Cooperative cuisine

HIGH HOPES: Residents of the High Vista golf-course community pooled their resources to turn their neighborhood restaurant into a cooperative. Courtesy of John Denison

Neighbors may share greetings and laughs, and they may share stories. More concretely, they may even share a sidewalk, shrubbery or a fence. However, neighbors don’t often share ownership of a community restaurant. But those are not the neighbors of High Vista, a golf-course community on the border of Buncombe and Haywood counties.

From pub pleasantries like burgers and fries to special-occasion fine dining for refined palates, the menu at High Vista’s community restaurant is expected to fire up all burners with help from Facility Manager James Smoke, chefs Ken Swan, Steven Hensen and Eric Porter, A-B Tech culinary program graduates, instructor Walter Rapetski and Mark Schmitt from Food Club Enterprises and his staff. Not to mention the support and input of more than 200 community property owners.

“We’re officially a cooperative restaurant,” says John Denison, Food & Beverage board member at High Vista. “A big part of the story is that I went to A-B Tech and shared with them some of what we’re doing, and they thought it was fascinating.

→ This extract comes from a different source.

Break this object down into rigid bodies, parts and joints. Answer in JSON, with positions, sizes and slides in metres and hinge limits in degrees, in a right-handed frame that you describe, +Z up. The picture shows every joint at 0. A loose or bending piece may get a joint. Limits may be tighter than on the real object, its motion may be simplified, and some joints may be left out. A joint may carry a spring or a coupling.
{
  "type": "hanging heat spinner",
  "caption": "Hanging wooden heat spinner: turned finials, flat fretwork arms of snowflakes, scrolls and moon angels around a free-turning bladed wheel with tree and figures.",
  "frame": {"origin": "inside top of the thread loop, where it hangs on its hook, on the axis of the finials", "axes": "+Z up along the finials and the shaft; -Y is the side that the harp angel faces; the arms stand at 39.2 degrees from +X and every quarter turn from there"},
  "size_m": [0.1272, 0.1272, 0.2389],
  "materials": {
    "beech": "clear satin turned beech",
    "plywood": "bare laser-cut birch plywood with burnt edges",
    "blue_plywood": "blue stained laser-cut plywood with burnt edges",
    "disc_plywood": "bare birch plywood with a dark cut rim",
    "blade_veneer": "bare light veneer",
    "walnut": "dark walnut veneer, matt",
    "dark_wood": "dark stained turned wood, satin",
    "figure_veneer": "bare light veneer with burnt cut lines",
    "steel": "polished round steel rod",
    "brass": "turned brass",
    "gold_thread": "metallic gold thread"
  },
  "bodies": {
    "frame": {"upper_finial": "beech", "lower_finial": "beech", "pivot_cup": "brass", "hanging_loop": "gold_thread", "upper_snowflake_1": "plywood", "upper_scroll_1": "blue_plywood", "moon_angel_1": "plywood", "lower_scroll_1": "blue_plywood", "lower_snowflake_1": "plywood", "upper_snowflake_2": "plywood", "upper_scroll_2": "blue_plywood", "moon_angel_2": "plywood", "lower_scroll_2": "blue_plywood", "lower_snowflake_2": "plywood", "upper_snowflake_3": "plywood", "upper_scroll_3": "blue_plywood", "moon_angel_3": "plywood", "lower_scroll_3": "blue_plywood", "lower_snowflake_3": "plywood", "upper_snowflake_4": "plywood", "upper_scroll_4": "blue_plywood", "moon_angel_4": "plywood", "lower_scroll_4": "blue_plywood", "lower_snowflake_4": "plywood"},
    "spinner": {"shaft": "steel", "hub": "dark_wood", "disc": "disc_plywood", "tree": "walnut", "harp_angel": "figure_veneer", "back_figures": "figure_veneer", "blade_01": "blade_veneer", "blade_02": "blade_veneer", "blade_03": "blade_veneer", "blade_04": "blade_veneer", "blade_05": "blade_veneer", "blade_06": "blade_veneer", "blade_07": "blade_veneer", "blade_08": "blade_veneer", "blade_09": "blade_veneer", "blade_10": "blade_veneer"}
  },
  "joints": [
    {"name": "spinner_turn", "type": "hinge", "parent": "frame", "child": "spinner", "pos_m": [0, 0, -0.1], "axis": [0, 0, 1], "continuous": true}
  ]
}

They have an excellent attitude about giving back to the community and being loyal to their graduates, and they put us in touch with their graduates operating here in the Asheville area.

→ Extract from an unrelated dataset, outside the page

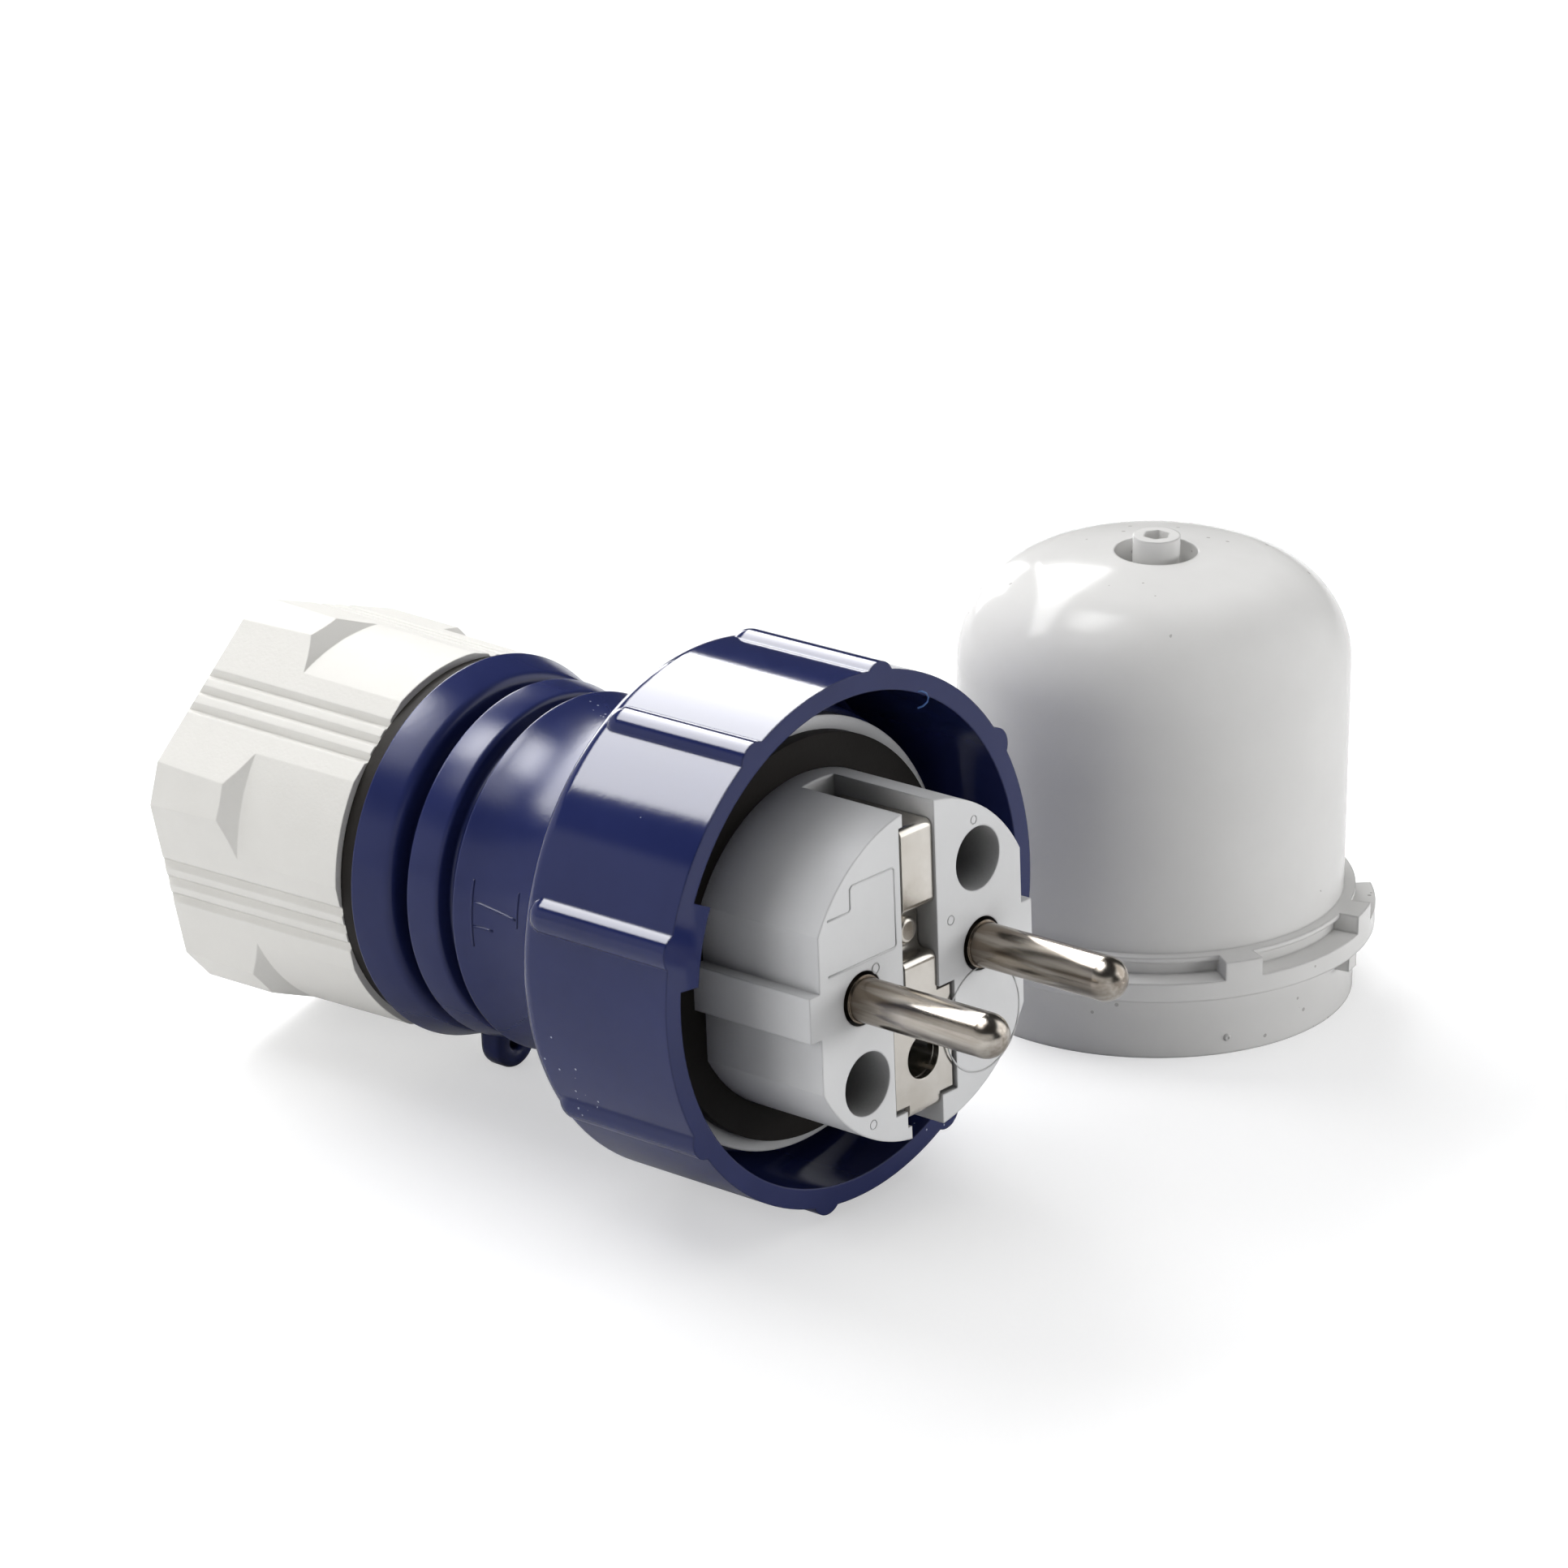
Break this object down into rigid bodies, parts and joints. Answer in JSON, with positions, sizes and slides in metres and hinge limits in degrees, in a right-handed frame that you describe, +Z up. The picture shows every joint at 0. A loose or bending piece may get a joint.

“Asheville is a really food-centric town right now,” Denison explains, mentioning the growing food culture in the area was, in part, the community’s inspiration for this project. “Over the last 20 years, crazy things have happened from a food standpoint [in both] the quality of restaurants and the number, and A-B Tech culinary program is fueling the demand with their talent.”

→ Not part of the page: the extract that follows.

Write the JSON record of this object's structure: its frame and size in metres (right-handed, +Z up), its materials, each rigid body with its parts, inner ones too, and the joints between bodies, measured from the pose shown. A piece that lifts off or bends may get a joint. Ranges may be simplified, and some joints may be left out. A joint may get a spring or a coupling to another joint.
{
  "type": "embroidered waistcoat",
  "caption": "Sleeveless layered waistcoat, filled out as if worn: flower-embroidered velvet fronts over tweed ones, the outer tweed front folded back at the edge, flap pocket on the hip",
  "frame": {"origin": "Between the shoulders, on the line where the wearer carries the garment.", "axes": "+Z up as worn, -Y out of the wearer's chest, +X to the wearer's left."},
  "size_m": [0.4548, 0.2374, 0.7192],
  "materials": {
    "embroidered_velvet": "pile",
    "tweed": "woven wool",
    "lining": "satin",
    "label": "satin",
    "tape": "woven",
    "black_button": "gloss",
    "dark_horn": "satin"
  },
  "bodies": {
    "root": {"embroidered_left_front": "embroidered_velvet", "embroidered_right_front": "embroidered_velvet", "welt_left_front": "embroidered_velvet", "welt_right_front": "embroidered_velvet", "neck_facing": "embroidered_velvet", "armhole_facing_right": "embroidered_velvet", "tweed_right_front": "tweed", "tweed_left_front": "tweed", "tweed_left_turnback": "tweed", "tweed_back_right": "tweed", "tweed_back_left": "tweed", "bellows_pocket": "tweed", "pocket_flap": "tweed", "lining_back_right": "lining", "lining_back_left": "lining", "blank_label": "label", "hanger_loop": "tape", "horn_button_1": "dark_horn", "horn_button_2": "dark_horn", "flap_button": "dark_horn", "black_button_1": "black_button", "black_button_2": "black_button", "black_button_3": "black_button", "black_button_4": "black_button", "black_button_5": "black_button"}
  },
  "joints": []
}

The Robinson Pub and Laurel Room at High Vista, the community’s 9,600-square-foot former clubhouse and 3,100-square-foot banquet room respectively, are in the process of being tested out and will undergo major renovations within the first few months of the new year.

“We brought [A-B Tech graduates] in and had a fine-dining event at our location,” Denison explains. “A-B Tech kind of put together and helped us coordinate along with Vesta [a property and resort management company], the board and Mark Schmitt at Food [Club] Enterprises. We had a really outstanding event and got to roll out our new giant toy we’ve got here.”

But, Denison explains, the process for gaining ownership of the former clubhouse and banquet hall was not easy.

“Over the last few years, the community has been negotiating with the owner of the golf club to buy from him everything but the golf course, which would be the pool, the tennis courts, the restaurant and the banquet hall,” Denison says. “This has honestly been a multiyear negotiation, and we closed just before Thanksgiving.

“We branded ourselves the High Vista Amenity Association,” Denison says. “Technically, that’s like a property owners association — or similar to a home owners association — but it’s completely voluntary. So we got 200 households or lot owners in the community, which is the vast majority of households in High Vista, to join the High Vista Amenity Association.

“With that, we are now owners of the pool and the tennis courts, which is very common for people in a community,” he continues. “But at the same time we are also all co-owners of the Robinson Pub and the Laurel Room.”

Big renovations are in store for the kitchen that keep the menu in mind because, as Denison explains, “in conversations with A-B Tech, we learned before you build your kitchen, you design your menu. You want to make sure that you have your kitchen laid out in a way that is functional — the most efficient way to push out the food on the menu.”

Though ownership of Robinson Pub and the Laurel Room at High Vista may be limited to members of the Amenities Association, High Vista offers nonresident memberships for access to the community’s features as the ideas and innovations of the neighborhood continue to expand.

“At this point it’s open to the members and their guests,” Denison says. “And because of our relationships with the golf course, it’s open to golfers. We might consider opening it to the public eventually, but right now … we are just out of the gate on this.”

High Vista’s commitment to taking charge of its neighborhood serves as a reminder that Western North Carolina is full of innovative individuals that continuously strive to put Asheville and the surrounding area on the map as an oasis of cultured cuisine in the South.

“So now here we are,” Denison says. “We own this restaurant.”